**DATA TO USE:**
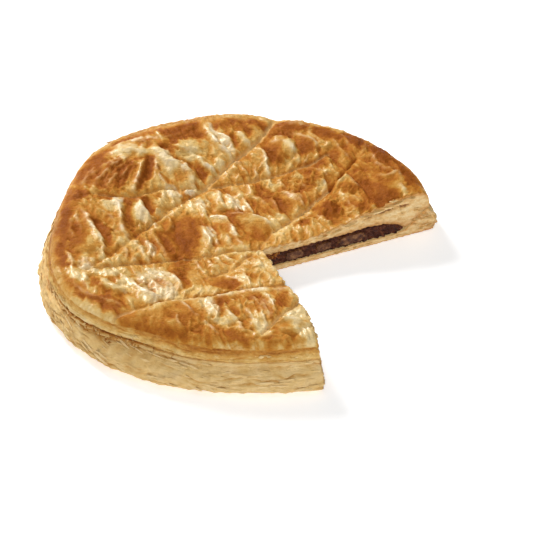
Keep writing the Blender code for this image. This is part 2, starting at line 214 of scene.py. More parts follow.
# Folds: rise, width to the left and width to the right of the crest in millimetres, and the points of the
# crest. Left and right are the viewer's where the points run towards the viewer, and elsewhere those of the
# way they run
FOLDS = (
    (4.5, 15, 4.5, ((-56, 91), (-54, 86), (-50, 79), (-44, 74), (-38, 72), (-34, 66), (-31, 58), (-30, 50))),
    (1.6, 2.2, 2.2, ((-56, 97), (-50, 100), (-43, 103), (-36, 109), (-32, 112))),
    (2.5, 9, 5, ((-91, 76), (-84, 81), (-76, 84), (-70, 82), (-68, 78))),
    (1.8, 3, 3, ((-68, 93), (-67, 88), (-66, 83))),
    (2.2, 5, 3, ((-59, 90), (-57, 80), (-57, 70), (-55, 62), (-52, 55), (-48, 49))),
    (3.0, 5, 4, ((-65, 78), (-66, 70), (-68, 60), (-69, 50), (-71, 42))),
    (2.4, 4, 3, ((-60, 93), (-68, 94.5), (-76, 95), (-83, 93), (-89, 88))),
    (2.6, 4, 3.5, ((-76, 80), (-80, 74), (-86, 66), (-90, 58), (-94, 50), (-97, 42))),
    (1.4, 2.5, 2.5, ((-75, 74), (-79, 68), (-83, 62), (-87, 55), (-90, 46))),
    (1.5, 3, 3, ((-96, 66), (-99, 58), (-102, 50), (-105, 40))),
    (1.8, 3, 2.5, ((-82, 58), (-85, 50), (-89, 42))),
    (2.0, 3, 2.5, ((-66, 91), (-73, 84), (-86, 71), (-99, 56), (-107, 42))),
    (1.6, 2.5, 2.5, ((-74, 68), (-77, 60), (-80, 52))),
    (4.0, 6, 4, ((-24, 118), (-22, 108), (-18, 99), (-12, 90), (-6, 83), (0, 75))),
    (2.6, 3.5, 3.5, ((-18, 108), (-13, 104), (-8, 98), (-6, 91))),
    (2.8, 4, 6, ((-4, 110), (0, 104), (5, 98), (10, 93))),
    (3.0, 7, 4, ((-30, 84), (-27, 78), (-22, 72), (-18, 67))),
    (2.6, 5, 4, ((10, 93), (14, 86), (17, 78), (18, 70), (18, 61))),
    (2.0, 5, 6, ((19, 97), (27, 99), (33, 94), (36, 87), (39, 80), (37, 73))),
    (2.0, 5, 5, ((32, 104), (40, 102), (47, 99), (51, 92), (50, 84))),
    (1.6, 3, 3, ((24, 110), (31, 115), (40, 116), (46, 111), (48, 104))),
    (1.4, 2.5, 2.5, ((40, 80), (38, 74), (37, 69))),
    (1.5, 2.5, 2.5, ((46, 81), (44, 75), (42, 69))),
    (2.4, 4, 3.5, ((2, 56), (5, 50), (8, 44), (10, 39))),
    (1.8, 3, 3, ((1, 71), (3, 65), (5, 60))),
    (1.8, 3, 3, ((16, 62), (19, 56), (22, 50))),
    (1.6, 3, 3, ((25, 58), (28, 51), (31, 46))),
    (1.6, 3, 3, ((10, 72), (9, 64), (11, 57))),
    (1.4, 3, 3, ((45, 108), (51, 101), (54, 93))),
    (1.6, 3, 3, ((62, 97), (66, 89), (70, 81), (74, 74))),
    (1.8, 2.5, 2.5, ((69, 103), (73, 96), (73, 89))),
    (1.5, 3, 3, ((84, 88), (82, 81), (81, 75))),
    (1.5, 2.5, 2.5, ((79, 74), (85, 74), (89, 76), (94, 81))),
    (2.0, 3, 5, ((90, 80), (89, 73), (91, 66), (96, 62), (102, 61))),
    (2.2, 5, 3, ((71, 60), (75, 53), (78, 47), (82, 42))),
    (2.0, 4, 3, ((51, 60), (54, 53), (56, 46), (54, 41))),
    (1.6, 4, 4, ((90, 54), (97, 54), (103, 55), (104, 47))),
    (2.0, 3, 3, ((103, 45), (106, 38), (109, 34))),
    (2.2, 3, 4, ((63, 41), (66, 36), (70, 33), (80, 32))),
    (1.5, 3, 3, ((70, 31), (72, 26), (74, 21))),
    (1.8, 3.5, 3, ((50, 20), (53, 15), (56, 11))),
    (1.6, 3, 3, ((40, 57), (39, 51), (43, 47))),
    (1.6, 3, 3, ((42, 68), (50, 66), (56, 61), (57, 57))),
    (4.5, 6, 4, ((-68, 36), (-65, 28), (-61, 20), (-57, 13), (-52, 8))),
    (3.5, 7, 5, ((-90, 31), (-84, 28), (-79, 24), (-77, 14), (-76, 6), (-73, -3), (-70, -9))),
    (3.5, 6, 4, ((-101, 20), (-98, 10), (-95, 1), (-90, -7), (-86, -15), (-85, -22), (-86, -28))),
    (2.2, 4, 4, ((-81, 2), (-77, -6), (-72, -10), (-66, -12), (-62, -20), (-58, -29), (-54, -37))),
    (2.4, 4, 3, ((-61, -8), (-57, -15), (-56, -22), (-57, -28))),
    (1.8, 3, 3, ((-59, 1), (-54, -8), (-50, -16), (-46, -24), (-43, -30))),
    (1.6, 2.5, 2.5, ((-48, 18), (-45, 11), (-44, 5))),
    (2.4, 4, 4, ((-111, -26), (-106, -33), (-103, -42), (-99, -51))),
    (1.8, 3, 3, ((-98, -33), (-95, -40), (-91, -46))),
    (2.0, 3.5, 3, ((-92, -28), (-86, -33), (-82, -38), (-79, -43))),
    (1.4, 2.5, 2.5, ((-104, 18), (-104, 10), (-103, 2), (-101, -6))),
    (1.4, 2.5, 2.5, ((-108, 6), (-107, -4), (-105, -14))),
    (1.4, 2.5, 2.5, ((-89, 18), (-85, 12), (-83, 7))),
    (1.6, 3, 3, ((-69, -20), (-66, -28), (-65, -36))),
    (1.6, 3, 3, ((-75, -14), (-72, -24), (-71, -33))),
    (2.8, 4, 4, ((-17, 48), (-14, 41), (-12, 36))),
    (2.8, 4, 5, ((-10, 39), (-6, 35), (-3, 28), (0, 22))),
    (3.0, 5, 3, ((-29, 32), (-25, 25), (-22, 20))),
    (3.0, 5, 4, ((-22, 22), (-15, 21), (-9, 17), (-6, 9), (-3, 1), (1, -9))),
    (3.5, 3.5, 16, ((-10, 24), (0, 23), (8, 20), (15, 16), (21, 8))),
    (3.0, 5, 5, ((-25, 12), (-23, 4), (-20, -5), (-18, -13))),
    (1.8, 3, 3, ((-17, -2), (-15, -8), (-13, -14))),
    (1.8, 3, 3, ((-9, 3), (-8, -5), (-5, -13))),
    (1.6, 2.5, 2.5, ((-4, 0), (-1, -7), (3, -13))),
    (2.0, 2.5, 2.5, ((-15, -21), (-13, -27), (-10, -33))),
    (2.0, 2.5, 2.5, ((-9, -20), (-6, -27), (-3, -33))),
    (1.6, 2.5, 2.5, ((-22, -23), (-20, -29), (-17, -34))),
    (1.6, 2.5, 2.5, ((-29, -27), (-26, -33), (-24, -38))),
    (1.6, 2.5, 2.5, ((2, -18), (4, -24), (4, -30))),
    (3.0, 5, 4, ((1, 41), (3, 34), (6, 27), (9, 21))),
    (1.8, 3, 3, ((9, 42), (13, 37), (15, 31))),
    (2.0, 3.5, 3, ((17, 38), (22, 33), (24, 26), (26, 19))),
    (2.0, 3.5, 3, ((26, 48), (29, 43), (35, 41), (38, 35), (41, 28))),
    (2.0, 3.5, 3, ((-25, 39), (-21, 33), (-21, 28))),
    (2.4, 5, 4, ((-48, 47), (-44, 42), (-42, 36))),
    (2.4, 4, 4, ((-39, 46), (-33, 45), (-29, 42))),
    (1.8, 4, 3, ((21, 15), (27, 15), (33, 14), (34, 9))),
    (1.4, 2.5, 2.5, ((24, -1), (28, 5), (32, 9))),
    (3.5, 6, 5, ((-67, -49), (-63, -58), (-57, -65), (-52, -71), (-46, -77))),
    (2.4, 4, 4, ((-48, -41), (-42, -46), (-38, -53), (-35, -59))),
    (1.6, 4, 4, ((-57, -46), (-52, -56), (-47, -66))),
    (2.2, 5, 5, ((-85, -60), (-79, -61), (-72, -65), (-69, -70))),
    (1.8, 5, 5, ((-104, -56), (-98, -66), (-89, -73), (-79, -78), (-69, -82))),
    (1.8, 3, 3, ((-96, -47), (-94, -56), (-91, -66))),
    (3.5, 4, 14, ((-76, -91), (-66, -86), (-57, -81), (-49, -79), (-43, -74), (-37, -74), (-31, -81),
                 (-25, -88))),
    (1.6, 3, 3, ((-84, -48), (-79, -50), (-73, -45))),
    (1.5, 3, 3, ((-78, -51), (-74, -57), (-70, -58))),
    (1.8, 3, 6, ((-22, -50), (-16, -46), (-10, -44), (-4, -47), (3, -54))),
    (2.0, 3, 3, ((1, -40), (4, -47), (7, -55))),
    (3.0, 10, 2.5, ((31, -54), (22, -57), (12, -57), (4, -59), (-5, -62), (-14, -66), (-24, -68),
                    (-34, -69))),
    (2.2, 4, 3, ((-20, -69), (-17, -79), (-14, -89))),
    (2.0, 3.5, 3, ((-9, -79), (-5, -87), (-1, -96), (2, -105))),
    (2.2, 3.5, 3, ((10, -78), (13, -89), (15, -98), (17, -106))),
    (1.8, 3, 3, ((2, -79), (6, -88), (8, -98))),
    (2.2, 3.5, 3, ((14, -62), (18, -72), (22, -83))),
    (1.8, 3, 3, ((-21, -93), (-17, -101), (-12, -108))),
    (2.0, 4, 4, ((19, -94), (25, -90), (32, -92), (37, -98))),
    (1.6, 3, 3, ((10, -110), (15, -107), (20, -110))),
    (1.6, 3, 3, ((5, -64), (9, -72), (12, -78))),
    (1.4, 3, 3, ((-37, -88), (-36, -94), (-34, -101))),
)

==

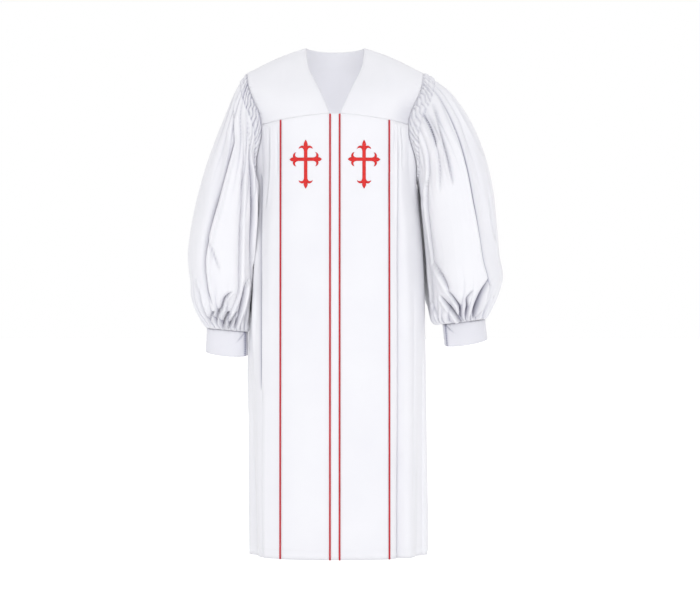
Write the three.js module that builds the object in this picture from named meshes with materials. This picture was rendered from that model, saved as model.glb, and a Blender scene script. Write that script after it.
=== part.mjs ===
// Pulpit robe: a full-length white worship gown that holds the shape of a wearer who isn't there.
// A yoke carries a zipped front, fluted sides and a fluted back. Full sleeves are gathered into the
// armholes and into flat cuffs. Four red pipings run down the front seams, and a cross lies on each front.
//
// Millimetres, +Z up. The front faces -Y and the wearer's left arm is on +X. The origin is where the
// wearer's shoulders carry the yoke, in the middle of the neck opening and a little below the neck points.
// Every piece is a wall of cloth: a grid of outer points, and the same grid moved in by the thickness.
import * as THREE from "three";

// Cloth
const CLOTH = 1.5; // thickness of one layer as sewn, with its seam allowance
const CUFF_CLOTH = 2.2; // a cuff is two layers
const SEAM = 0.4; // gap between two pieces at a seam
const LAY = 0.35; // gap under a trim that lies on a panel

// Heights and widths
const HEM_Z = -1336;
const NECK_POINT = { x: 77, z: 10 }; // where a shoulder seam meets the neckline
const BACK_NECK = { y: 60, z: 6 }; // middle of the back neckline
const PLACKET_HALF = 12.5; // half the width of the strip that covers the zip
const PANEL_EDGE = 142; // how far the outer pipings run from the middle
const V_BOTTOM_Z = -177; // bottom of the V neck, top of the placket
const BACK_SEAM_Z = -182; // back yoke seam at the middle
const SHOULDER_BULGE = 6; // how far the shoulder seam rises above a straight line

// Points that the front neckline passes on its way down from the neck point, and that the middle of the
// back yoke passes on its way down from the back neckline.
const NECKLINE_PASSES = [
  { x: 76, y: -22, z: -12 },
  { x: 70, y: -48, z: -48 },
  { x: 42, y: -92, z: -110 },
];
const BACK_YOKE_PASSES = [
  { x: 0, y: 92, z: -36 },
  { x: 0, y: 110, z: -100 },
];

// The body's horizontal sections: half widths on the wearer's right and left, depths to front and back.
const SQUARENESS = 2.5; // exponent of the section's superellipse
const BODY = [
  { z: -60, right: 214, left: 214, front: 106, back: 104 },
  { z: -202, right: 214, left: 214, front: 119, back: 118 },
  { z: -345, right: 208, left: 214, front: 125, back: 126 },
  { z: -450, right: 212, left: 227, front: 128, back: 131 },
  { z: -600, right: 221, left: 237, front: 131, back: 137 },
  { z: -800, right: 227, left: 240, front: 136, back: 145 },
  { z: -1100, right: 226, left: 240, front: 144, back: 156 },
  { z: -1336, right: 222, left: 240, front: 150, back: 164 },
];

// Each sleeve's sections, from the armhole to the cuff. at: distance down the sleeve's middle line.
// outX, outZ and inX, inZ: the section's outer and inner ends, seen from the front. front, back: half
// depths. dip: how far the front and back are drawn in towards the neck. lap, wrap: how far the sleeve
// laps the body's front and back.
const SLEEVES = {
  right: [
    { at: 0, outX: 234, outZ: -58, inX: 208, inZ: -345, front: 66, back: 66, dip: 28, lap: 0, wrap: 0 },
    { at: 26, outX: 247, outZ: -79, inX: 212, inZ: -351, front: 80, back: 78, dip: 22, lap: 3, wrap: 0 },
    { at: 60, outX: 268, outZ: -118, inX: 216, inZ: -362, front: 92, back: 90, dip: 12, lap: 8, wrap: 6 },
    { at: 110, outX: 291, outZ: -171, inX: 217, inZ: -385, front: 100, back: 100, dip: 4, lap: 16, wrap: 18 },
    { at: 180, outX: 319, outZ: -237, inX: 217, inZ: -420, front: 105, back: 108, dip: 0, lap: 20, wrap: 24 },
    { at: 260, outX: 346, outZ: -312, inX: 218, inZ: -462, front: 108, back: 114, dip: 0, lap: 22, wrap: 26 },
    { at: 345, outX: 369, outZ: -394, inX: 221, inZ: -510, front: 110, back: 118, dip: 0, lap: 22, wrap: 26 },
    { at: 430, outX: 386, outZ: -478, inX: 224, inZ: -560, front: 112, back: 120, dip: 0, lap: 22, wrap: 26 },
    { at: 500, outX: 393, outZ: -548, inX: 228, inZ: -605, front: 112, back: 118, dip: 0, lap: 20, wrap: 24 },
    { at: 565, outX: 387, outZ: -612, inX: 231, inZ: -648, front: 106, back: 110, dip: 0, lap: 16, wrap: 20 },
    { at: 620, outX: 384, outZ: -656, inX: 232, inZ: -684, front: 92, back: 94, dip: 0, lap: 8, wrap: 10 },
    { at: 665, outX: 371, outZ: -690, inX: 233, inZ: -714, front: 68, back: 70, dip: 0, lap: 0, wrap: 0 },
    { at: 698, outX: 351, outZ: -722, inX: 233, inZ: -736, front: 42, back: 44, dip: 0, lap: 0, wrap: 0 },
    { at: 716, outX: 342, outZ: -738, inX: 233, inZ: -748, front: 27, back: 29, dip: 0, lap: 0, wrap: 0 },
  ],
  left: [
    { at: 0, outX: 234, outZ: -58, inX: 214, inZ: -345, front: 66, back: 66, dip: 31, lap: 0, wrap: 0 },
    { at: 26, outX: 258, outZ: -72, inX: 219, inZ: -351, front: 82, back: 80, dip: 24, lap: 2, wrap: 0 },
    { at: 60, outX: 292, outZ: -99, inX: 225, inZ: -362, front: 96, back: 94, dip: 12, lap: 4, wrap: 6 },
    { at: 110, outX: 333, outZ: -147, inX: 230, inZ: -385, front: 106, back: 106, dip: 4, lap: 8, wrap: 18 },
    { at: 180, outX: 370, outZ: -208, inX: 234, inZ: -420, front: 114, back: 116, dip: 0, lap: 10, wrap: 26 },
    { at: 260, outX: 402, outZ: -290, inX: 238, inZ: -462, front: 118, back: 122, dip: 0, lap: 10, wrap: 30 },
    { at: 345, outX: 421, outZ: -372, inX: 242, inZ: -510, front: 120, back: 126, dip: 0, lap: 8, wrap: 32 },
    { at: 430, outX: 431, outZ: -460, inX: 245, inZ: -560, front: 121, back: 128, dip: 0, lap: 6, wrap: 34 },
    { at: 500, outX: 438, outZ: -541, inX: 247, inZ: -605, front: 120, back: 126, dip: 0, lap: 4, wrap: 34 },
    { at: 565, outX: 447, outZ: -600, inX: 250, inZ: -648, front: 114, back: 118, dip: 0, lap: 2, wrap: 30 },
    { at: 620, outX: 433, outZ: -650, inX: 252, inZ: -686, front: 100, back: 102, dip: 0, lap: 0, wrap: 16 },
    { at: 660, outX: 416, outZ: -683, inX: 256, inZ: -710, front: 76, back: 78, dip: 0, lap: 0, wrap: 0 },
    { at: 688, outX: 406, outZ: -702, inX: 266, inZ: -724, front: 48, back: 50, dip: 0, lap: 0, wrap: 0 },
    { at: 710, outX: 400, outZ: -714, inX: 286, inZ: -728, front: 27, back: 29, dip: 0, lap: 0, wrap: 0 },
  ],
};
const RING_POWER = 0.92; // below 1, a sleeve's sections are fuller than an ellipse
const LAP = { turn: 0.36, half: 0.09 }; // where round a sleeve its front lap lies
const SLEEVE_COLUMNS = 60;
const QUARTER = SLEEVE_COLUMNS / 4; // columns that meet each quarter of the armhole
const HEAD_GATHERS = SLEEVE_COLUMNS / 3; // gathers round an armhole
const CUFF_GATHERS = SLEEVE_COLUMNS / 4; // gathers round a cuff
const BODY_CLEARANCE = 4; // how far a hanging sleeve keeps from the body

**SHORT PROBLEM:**
Read the lines above. Gather those in which the string "Blender" is found.

**EXPECTED OUTPUT:**
Keep writing the Blender code for this image. This is part 2, starting at line 214 of scene.py. More parts follow.
Write the three.js module that builds the object in this picture from named meshes with materials. This picture was rendered from that model, saved as model.glb, and a Blender scene script. Write that script after it.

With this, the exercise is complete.